'I can put it on paper': B.C. residential school survivor’s art helps heal, educate
A residential school survivor who credits painting with saving her life is now using her childhood artwork to educate others about the horrific experience.
Gina Laing was forced to attend the Port Alberni Residential School from 1954 to 1964.
“We were abused in every area you could think of,” she says. “Sexually, physically, emotionally, mentally, spiritually.”
But at 10 years old, Laing found solace in an after-school art class where her instructor encouraged creativity.
“He gave us a way of looking at things differently, and he gave us the opportunity to express ourselves,” she says.
More than 50 years later, Laing was reunited with one of her childhood paintings through the Residential and Indian Day School Art Research program at the University of Victoria.
“I had the memory right away about why I had painted it,” she says. “I call it the beach scene. This is my home reservation beach.”
Since she rediscovered her childhood art, her passion for painting has become a way for her to heal from the trauma she suffered in the residential school.

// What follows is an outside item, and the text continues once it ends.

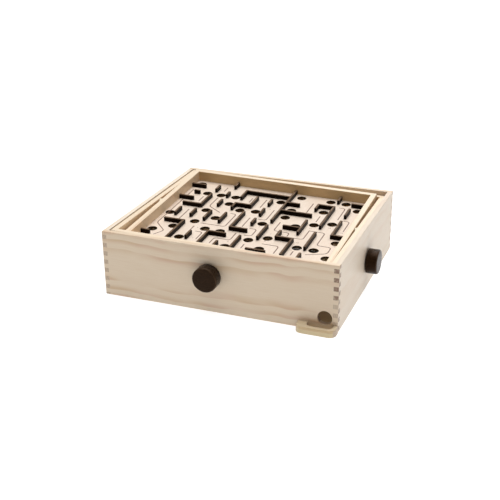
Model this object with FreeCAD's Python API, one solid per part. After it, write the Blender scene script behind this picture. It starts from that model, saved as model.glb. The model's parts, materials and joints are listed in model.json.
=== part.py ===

“I can put it on paper and once that’s done, I feel like it’s no longer inside of me, eating at me,” Laing says.
Every piece of art she produces is another heartbreaking memory. She points to a painting of a former teacher holding a strap in one hand and Laing’s her in the other.
“That’s a leather strap that she used to use on the children,” she says.
Other pictures are simply too dark to share, like the painting of the man she says sexually abused her and other kids.
“This is a picture of my offender. He used to dress us in costumes and molest us and rape us.”
While the memories are grim, she says the artwork has become a way to share her past with her children, grandchildren and great grandchildren.
“If that hadn’t happened, I don’t think that my mom would be here,” says Laing’s daughter, April Thompson. “It took a lot of courage and power, and that’s what my mom has.”
Others will have the chance to learn from her pictures as well.
Laing’s artwork will go on display in the Canadian Museum of History in Gatineau, Que. On July 1.
“I want them to feel what I felt when I was there,” she says. “I want them to see in my painting what happened to us.”